Se um casal se separar na prática, ou seja, deixa de viver junto, e um dos parceiros continua morando no imóvel sozinho por um longo período, pode começar a contar o prazo para que ele peça a propriedade definitiva desse bem por usucapião.
Isso acontece porque a lei permite que alguém se torne dono de um imóvel quando o utilizar por muitos anos, sem que ninguém conteste, como se fosse realmente seu. No caso de um casal separado, se um dos dois abandona o imóvel e o outro continua vivendo nele sozinho, sem nenhuma oposição, o tempo de uso começa a contar para a usucapião.
A Primeira Câmara Cível do Tribunal de Justiça do Amazonas (TJAM) manteve a sentença de primeiro grau que reconheceu a usucapião extraordinária em favor de uma ex-mulher, negando a reivindicação de posse formulada pelo ex-marido. Foi relator o Desembargador Flávio Humberto Pascarelli Lopes.
O caso envolveu a alegação de que o imóvel teria sido ocupado apenas por mera tolerância do autor da ação, o ex-marido, sem preenchimento dos requisitos para a aquisição da propriedade por usucapião por parte da ex-companheira.
No recurso, o ex-marido sustentou que a posse exercida pela ex-mulher não preenchia os requisitos para a usucapião extraordinária, pois teria sido apenas permitida por contrato verbal entre as partes. Alegou ainda que teria ajuizado ação anteriormente para retomar o bem, o que interromperia o prazo necessário para a prescrição aquisitiva da antiga companheira.
A usucapião extraordinária, prevista no artigo 1.238 do Código Civil, exige posse mansa, pacífica e ininterrupta do imóvel por pelo menos 15 anos, prazo que pode ser reduzido para 10 anos caso o possuidor tenha estabelecido moradia habitual ou realizado melhorias produtivas no local. No caso de ex-cônjuges, a contagem do prazo só se inicia após a dissolução do vínculo conjugal, conforme os artigos 197, inciso I, e 1.244 do Código Civil, além da jurisprudência do Superior Tribunal de Justiça (STJ).
O TJAM observou que a separação ocorreu em 1997 e a ação foi ajuizada somente em 2019, evidenciando que a posse da ex-mulher ultrapassou o período mínimo exigido por lei para aquisição da propriedade.
Além disso, a alegação do autor de que houve uma ação anterior não foi devidamente comprovada nos autos, pois o ex-marido não apresentou número do processo ou data de seu ajuizamento.
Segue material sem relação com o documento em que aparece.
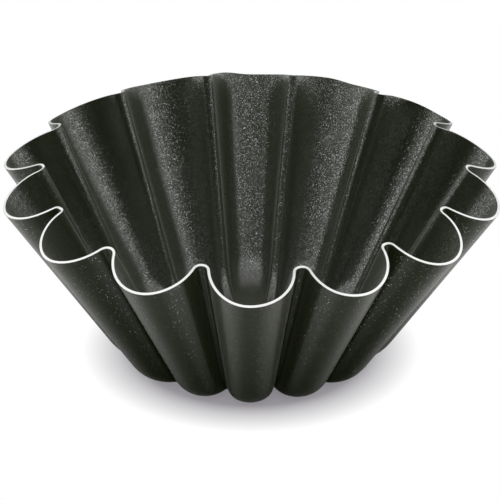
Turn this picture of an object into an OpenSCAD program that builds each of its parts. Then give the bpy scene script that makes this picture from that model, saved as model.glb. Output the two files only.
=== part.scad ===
// Fluted brioche mould: one pressed steel shell with a dark coat on each side.
// All outlines are those of the inner face, and each layer is laid outwards from it.
// Z is up, and the origin is the centre of the underside, where the mould rests.

/* [Flutes] */
// number of flutes round the wall
flutes = 14; // [10:1:18]

/* [Rim] */
// height of the rim above the ground at the folds
height = 66; // [50:0.5:80]
// inside width of the rim from flute tip to flute tip
rim_tip_d = 158.5; // [152:0.1:170]
// inside width of the rim from fold to fold
rim_fold_d = 131.7; // [120:0.1:136]
// bend radius of each fold at the rim
rim_fold_r = 2.5; // [1.6:0.1:3.5]
// how far the trimmed edge sinks from the folds to the flute tips
tip_drop = 6.6; // [0:0.1:10]
// how late that sinking sets in, 1 for an even slope
drop_curve = 1.25; // [1:0.05:2]

/* [Base] */
// width from flute tip to flute tip where wall and floor would meet in a sharp corner
base_tip_d = 80.5; // [76:0.1:96]
// width from fold to fold at the same level
base_fold_d = 62.6; // [54:0.1:68]
// bend radius of each fold at the same level
base_fold_r = 1.4; // [1.3:0.1:2.5]
// length of wall, and of floor, that the rounded lower corner takes up
corner = 10.4; // [4:0.1:14]

/* [Sheet and coats] */
// thickness of the steel sheet
sheet_t = 0.8; // [0.4:0.05:1]
// thickness of the non-stick coat inside
inner_coat_t = 0.04; // [0.02:0.01:0.08]
// thickness of the coat outside
outer_coat_t = 0.04; // [0.02:0.01:0.08]

/* [Hidden] */
// facets of the two arcs in half a flute, of the lower corner and up the wall
tip_facets = 5;
fold_facets = 3;
corner_facets = 4;
wall_facets = 3;
half_facets = tip_facets + fold_facets;
around = 2 * half_facets * flutes;
rows = corner_facets + wall_facets + 1;
// half the angle that one flute takes up
half_angle = 180 / flutes;
// the layers' depths behind the inner face
sheet_in = inner_coat_t;
sheet_out = sheet_in + sheet_t;
wall_t = sheet_out + outer_coat_t;

// centre of a fold's bend, in a flute's own axes: x across the flute, y away from the middle
function fold_centre(fold, bend) = (fold + bend) * [sin(half_angle), cos(half_angle)];

// radius of the flute's arc that meets the fold's arc without a corner
function flute_r(tip, fold, bend) =
    let (c = fold_centre(fold, bend), a = c.y - tip)
    (c.x * c.x + a * a - bend * bend) / (2 * (bend - a));

// direction in which the two arcs meet
function meet(tip, fold, bend) =
    let (c = fold_centre(fold, bend))
    atan2(c.y - tip + flute_r(tip, fold, bend), c.x);

// point number i of the half outline, from the flute's tip to the bottom of the fold
function half_point(i, tip, fold, bend) =
    let (r = flute_r(tip, fold, bend), m = meet(tip, fold, bend))
    i <= tip_facets
        ? let (a = 90 - (90 - m) * i / tip_facets)
          [r * cos(a), tip - r + r * sin(a)]
        : let (a = 180 + m + (90 - half_angle - m) * (i - tip_facets) / fold_facets)
          fold_centre(fold, bend) + bend * [cos(a), sin(a)];

// one closed outline seen from above, anticlockwise, with a flute at the front
function outline(tip, fold, bend) = [
    for (k = [0:flutes - 1], i = [-half_facets:half_facets - 1])
        let (p = half_point(abs(i), tip, fold, bend),
             x = i < 0 ? p.x : -p.x,
             a = 180 + 2 * half_angle * k)
        [x * cos(a) - p.y * sin(a), x * sin(a) + p.y * cos(a)]
];

rim_plan = outline(rim_tip_d / 2, rim_fold_d / 2, rim_fold_r);
base_plan = outline(base_tip_d / 2, base_fold_d / 2, base_fold_r);

// share of the way from the folds to the tips that a point of the rim has gone
function outness(p) =
    max(0, (norm(p) - rim_fold_d / 2) / (rim_tip_d / 2 - rim_fold_d / 2));

// the trimmed edge of the inner face
edge = [for (p = rim_plan) [p.x, p.y, height - tip_drop * pow(outness(p), drop_curve)]];
// the sharp corner that the wall and the floor would make
sharp = [for (p = base_plan) [p.x, p.y, wall_t]];
// where the rounded corner leaves the wall, and where it reaches the floor
wall_end = [for (i = [0:around - 1])
    sharp[i] + corner * (edge[i] - sharp[i]) / norm(edge[i] - sharp[i])];
floor_end = [for (i = [0:around - 1])
    let (s = 1 - corner / norm(base_plan[i]))
    [base_plan[i].x * s, base_plan[i].y * s, wall_t]];

// a point of the inner face in row j, from the edge of the floor up to the trimmed edge
function face_point(j, i) =
    j <= corner_facets
        ? let (t = j / corner_facets)
          (1 - t) * (1 - t) * floor_end[i] + 2 * t * (1 - t) * sharp[i] + t * t * wall_end[i]
        : wall_end[i] + (edge[i] - wall_end[i]) * (j - corner_facets) / wall_facets;

// the way that the face climbs at that point
function climb(j, i) =
    j <= corner_facets
        ? let (t = j / corner_facets)
          (1 - t) * (sharp[i] - floor_end[i]) + t * (wall_end[i] - sharp[i])
        : edge[i] - wall_end[i];

face = [for (j = [0:rows - 1]) [for (i = [0:around - 1]) face_point(j, i)]];
// unit vectors that point out of the mould
outward = [for (j = [0:rows - 1]) [for (i = [0:around - 1])
    let (n = cross(face[j][(i + 1) % around] - face[j][(i + around - 1) % around], climb(j, i)))
    n / norm(n)]];

// the face at a depth behind the inner face, one list of points for all rows
function layer_face(depth) = [
    for (j = [0:rows - 1], i = [0:around - 1]) face[j][i] + depth * outward[j][i]
];

// number of a point: side 0 is the layer's inner side and 1 its outer side
function at(side, j, i) = (side * rows + j) * around + i % around;

// the two triangles of one patch, mirrored in the two halves of a flute
function patch(a, b, c, d, mirrored) =
    mirrored ? [[a, b, d], [b, c, d]] : [[a, b, c], [a, c, d]];

function flipped(faces) = [for (f = faces) [f[2], f[1], f[0]]];

// one layer of the mould as a closed solid between two depths behind the inner face
module layer(depth_in, depth_out) {
    points = concat(
        layer_face(depth_in),
        layer_face(depth_out),
        [[0, 0, wall_t - depth_in], [0, 0, wall_t - depth_out]]
    );
    middle = 2 * rows * around;
    sides = [for (side = [0, 1], j = [0:rows - 2], i = [0:around - 1])
        let (f = patch(at(side, j, i), at(side, j + 1, i), at(side, j + 1, i + 1),
                       at(side, j, i + 1), i % (2 * half_facets) < half_facets))
        each (side == 1 ? f : flipped(f))];
    floors = [for (side = [0, 1], i = [0:around - 1])
        let (f = [[middle + side, at(side, 0, i), at(side, 0, i + 1)]])
        each (side == 1 ? f : flipped(f))];
    trimmed = [for (i = [0:around - 1])
        each patch(at(0, rows - 1, i), at(0, rows - 1, i + 1), at(1, rows - 1, i + 1),
                   at(1, rows - 1, i), false)];
    polyhedron(points = points, faces = concat(sides, floors, trimmed));
}

module pressed_shell() {
    color([0.82, 0.82, 0.81]) layer(sheet_in, sheet_out);
}

module inner_coat() {
    color([0.17, 0.18, 0.16]) layer(0, sheet_in);
}

module outer_coat() {
    color([0.20, 0.20, 0.19]) layer(sheet_out, wall_t);
}

pressed_shell();
inner_coat();
outer_coat();
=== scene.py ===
"""Fluted brioche mould: the dressed shell, its two coats, the studio and the camera."""

import logging
import math
from dataclasses import dataclass, field
from enum import Enum
from typing import Any, Sequence

import bmesh
import bpy
from mathutils import Matrix, Vector


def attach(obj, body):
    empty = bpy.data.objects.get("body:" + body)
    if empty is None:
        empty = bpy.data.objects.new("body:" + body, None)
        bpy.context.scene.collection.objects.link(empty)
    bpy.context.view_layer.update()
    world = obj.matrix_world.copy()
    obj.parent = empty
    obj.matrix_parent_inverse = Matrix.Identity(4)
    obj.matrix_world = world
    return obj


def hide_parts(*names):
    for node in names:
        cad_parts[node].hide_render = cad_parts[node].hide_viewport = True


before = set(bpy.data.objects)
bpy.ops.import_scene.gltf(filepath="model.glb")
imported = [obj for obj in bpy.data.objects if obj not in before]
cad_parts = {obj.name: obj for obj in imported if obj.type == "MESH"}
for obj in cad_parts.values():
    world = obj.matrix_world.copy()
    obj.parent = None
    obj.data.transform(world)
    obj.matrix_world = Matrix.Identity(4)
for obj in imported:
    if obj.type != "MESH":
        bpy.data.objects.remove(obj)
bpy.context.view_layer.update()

LOG = logging.getLogger("brioche_mould")
BODY = "root"
MM = 0.001
# how far above the flat floor a point may lie and still belong to it
LEVEL_SLACK = 1e-7
# faces that meet at less than this angle are shaded as one surface
SMOOTH_ANGLE = math.radians(42)

Point2 = tuple[float, float]
Point3 = tuple[float, float, float]
Colour = tuple[float, float, float, float]

WHITE: Colour = (1.0, 1.0, 1.0, 1.0)
# the Mix node's colour sockets, by number because their names repeat
MIX_FACTOR, MIX_LOW, MIX_HIGH, MIX_RESULT = 0, 6, 7, 2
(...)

O tribunal também ressaltou que mesmo que tal ação tenha sido proposta logo após a separação, teria sido extinta sem resolução do mérito, sem interromper o prazo prescricional.
O ex-marido também alegou que a ex-mulher não possuía o imóvel de fato, apenas o detinha por mera tolerância, conforme um suposto contrato verbal entre as partes. Contudo, não conseguiu comprovar essa afirmação, pois não anexou qualquer documento ou depoimento testemunhal que corroborasse a existência do acordo.
Em contrapartida, a ex-mulher apresentou comprovantes de pagamento de tributos, boletim de cadastro imobiliário, faturas de água e esgoto e contas de energia elétrica em seu nome, demonstrando a posse direta do imóvel por mais de duas décadas.
Diante da ausência de provas que sustentassem a reivindicação do ex-marido e da comprovação da posse da ex-mulher, a Primeira Câmara Cível do TJAM negou provimento ao recurso e manteve a sentença que reconheceu a usucapião extraordinária em favor da ex-esposa. Além disso, a corte majorou os honorários advocatícios para 15% sobre o valor da causa, conforme previsto no artigo 85, §11, do Código de Processo Civil.
A decisão reforça a aplicabilidade da usucapião extraordinária em disputas entre ex-cônjuges, destacando a importância da posse consolidada ao longo dos anos e a necessidade de provas robustas para afastar esse direito.
O número do processo não pode ser revelado por informações sensíves.